Aula
There is an increasing multiplicity of proposed methodologies to derive chemical abundances in HII regions from the measurement of the relative fluxes of their optical emission lines. Particularly there is a known discrepancy between the prediction of some widely used grids of photoionization models and the results of the direct analysis of the spectra from their integrated physical properties (i.e. density, temperature). In this seminar, I will introduce HII-CHI-mistry, a Chi square approximation to compare observations with results of a large grid of models calculated using CLOUDY and varying the oxygen abundance, the nitrogen-to-oxygen ratio and the ionization parameter, covereing all possible conditions observed so far in massive complexes of star-formation. Including N/O as an additional variable allows the correct interpretation of the [NII] 6584 emission lines, widely used to derive abundances both in the Local and the Early Universe in the infra-red part of the spectrum.

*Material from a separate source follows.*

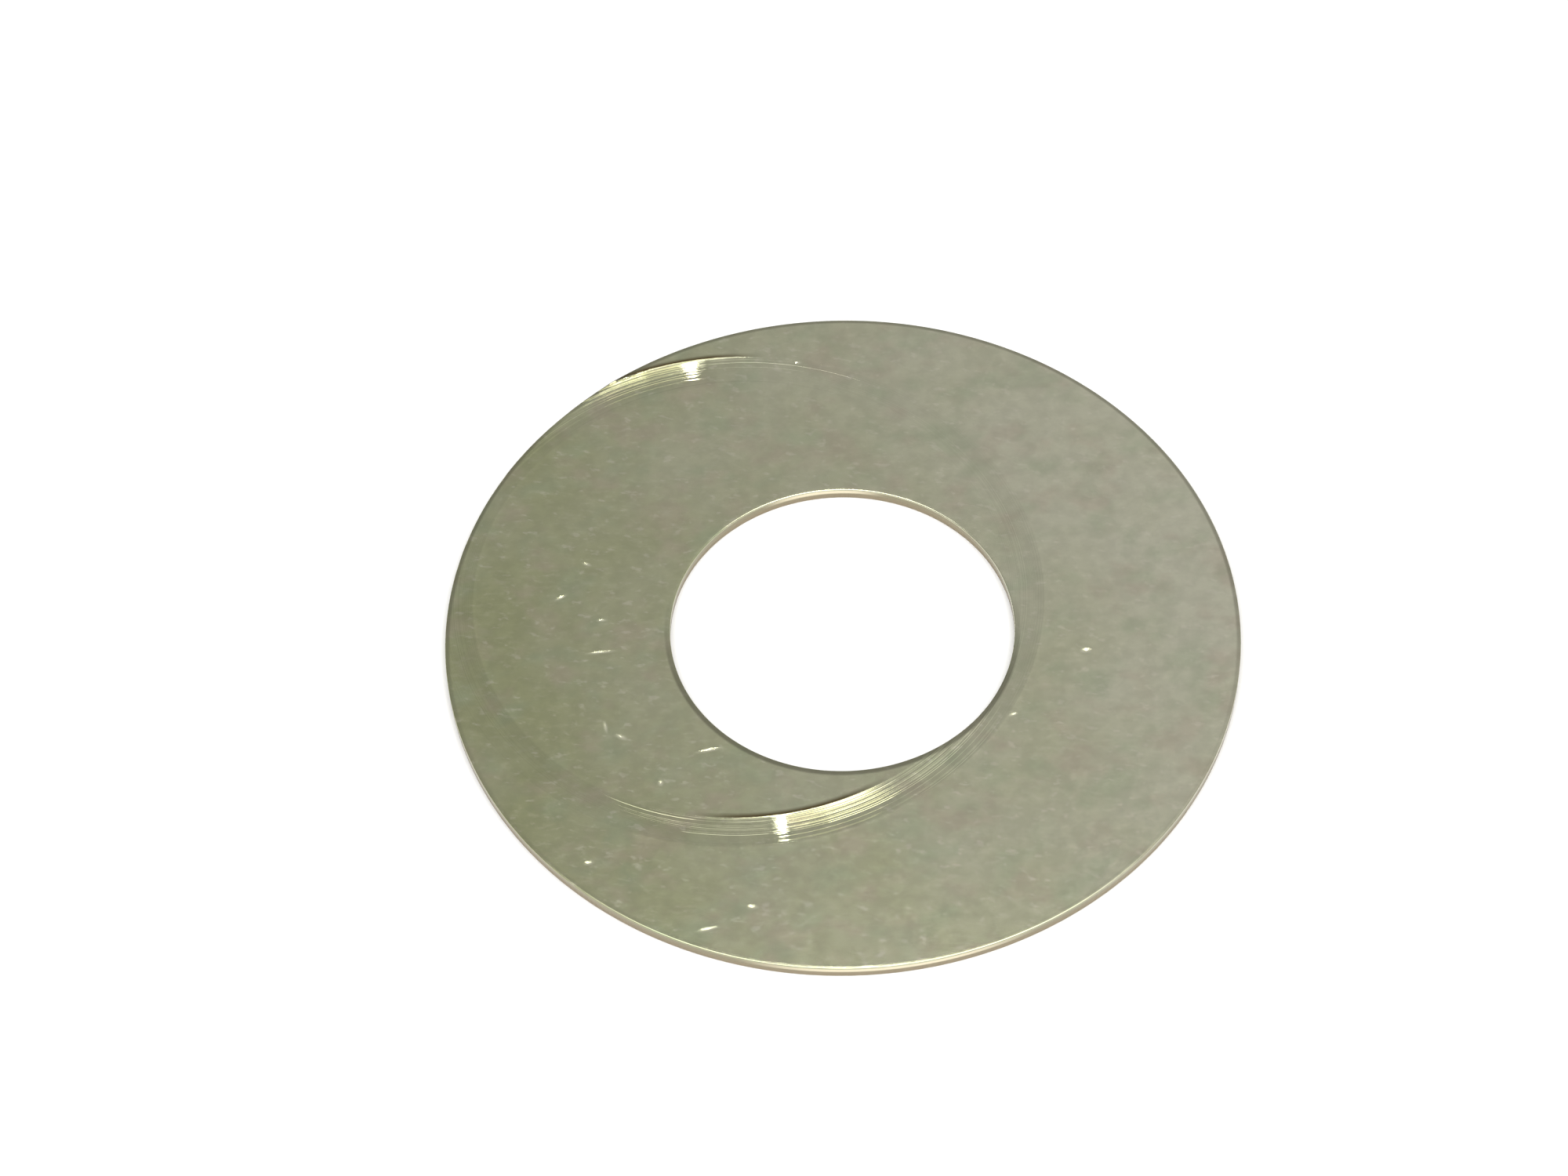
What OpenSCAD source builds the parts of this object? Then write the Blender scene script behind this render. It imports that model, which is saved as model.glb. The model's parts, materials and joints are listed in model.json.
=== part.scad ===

The use of this method leads to a derivation of both Z and N/O totally consistent with the results from the direct method when emission line ratios sensitive to the temperature are available (e.g. [OIII] 50007/4363). On the contrary, when these ratios are not available, what is the most common situation in metal-rich/distant objects, it is necessary to assume empirical constraints to the space of parameters covered by the model-grid to arrive to solutions in the whole range of metallicity. Among the applications of this methods it is a consistent study of the metallicity in a wide range of potential variations (e.g. gradients of Z in disc galaxies, mass-metallicity relation, etc ...)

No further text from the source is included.